The use of wood is a megatrend
According to Berg, there is a need for a common platform where the industry, product manufacturers and trade experts could come together to develop wood products for the domestic market. We also need small to medium sized wood processing businesses that have the flexibly to meet trade requirements.
– The ongoing megatrends of urbanisation, sustainability and environmental friendliness are a strong driving force for the increased use of wood. Wood is a home-grown material that has a low carbon footprint and can improve society’s wellbeing in a multitude of ways. Trade and industry should join together to respond to this demand by increasing the refining rate and providing a wider range of finished, high quality wood products.
According to Berg, major megatrends, such as the general growth in environmental awareness, support the use of wood. – This is clearly visible in the Central European market and gaining ground here as well. This is simultaneously a challenge and an opportunity for the manufacturing industry, which should be more willing to listen to its potential customers. The industry only seems to understand products of large volume, even though a larger number of products would add up to large sums of money.
– Online sales of wood products are growing steadily, and the growth is specifically in finished products. Online sales grow day by day, even if they a still a mere fraction of the total sales numbers.
Consumers expect to hear a product’s story and receive expert assistance
According to Berg, the consumer is increasingly interested in the origin of a product’s material. – We’re not very good at telling a good story about our wood. We know the origin of the material because we insist on only using certified products. All wood products are unique, and consumers want to know more about them. Storytelling is essential to wood product marketing, but the industry does not seem to be interested in learning it.

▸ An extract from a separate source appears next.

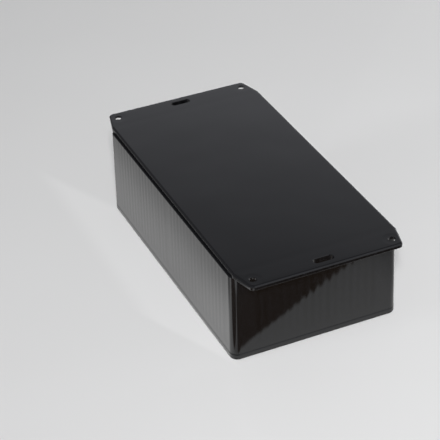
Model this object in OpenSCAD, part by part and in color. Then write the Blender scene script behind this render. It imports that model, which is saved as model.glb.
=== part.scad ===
// Deep project box with a moulded-in wall-mounting plate.
// The box stands open end down: the lid is at the bottom, and the closed
// end, with its two mounting flanges, faces up.

/* [Case] */
// Width over the walls at the open end
case_w = 110; // [106:1:130]
// Length over the walls at the open end
case_l = 190.2; // [186:0.2:194]
// Height from the lid's outer face to the mounting face
case_h = 62.3; // [45:0.1:80]
// Wall thickness
wall = 2.4; // [2:0.1:3]
// Radius of the upright corners
corner_r = 5; // [4:0.5:8]
// Draft of the outer walls, degrees from upright
draft = 0.6; // [0.3:0.1:1]

/* [Mounting plate] */
// Thickness of the closed end and its flanges
plate_t = 3; // [2.4:0.1:4]
// How far the plate's edge sits inside the walls
plate_step = 1.3; // [0.8:0.1:2]
// Length over the two flanges
plate_l = 221; // [219:0.5:240]
// Width across the outer end of a flange
plate_end_w = 99; // [97:0.5:105]
// Where the flange starts to narrow, beyond the plate's body
taper_start = 3.5; // [1:0.5:6]
// Radius of the plate's upper edge
plate_edge_r = 1.3; // [0.6:0.1:1.6]

/* [Mounting holes] */
// Hole spacing across the box
hole_x = 90; // [70:0.5:91]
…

Even though the public sector is building more and more schools and day-care centres from wood, public landscaping has not yet embraced wood in the same way according to Berg. – The outdoor areas of schools and day-care centres could be made more pleasant by using wooden structures in place of the current gravel or asphalt coverings. The use of wood improves acoustics and comfort indoors, and there is no reason for not introducing these benefits to the outdoors as well.
– The concept of an experienced timber salesperson needs a revival. Although timber is a relatively simple product, special expertise is needed to get the right product in the right place. There can never be too much of this expertise in sales. The consumer appreciates know-how and high quality products and is willing to pay for them. As online commerce grows, marketing savvy becomes increasingly important.
From the world’s best raw material to the world’s best wood products
Formerly owned by Stora Enso, the Puumerkki retail chain has now been sold to a Swedish capital investment fund. – With the new owner, we are discussing strong development and growth of the company. We used to have more of a maintaining role, whereas now distribution is the core business. We have the opportunity to develop into the go-to timber specialist in Finland and the neighbouring markets.
I want to push the processing industry towards a higher degree of refinement and product development and a larger appreciation of the domestic market. Currently, over 75 percent of the sawmill industry’s exports are raw material because the industry does not want to restrict itself to individual target markets with finished products, instead opting to sell timber to all manufacturers.
According to Berg, wood construction has already been heading in a good direction for the last decade. – Legislation has been updated, design expertise has improved and there is an increased awareness of the many positive impacts of using wood. Although the completed wooden apartment building projects have shown the competitiveness of wood, wood construction has yet to reach the mainstream, Berg laments.
– As the industrial construction of wooden apartment buildings has yet to break into the mainstream, the wood product industry needs to create a completely new viable industrial sector for large-scale wood construction. Since concrete construction companies are not likely to convert to timber, wood needs to fully develop its own value chain of know-how and implementation from design to construction, as has been done in Central Europe.
According to Berg, there are also prejudices and attitudes that hinder increased wood construction in Finland. – Wood construction is considered too old-fashioned and associated with traditional cottages in the woods. But with today’s modern engineered product components, wood construction has immense potential in both architecture and design.
– We need to improve our storytelling skills. Every wood product is unique and has its own unique story, and we already know the product’s origin. We use both certifications that are in use in Finland, and we want to spearhead an increased awareness of the environmental qualities of wood, including its life cycle calculations and carbon footprint labelling. Finnish timber is a brand in itself. Since we have the world’s best timber, it should also be processed into the world’s best wood products.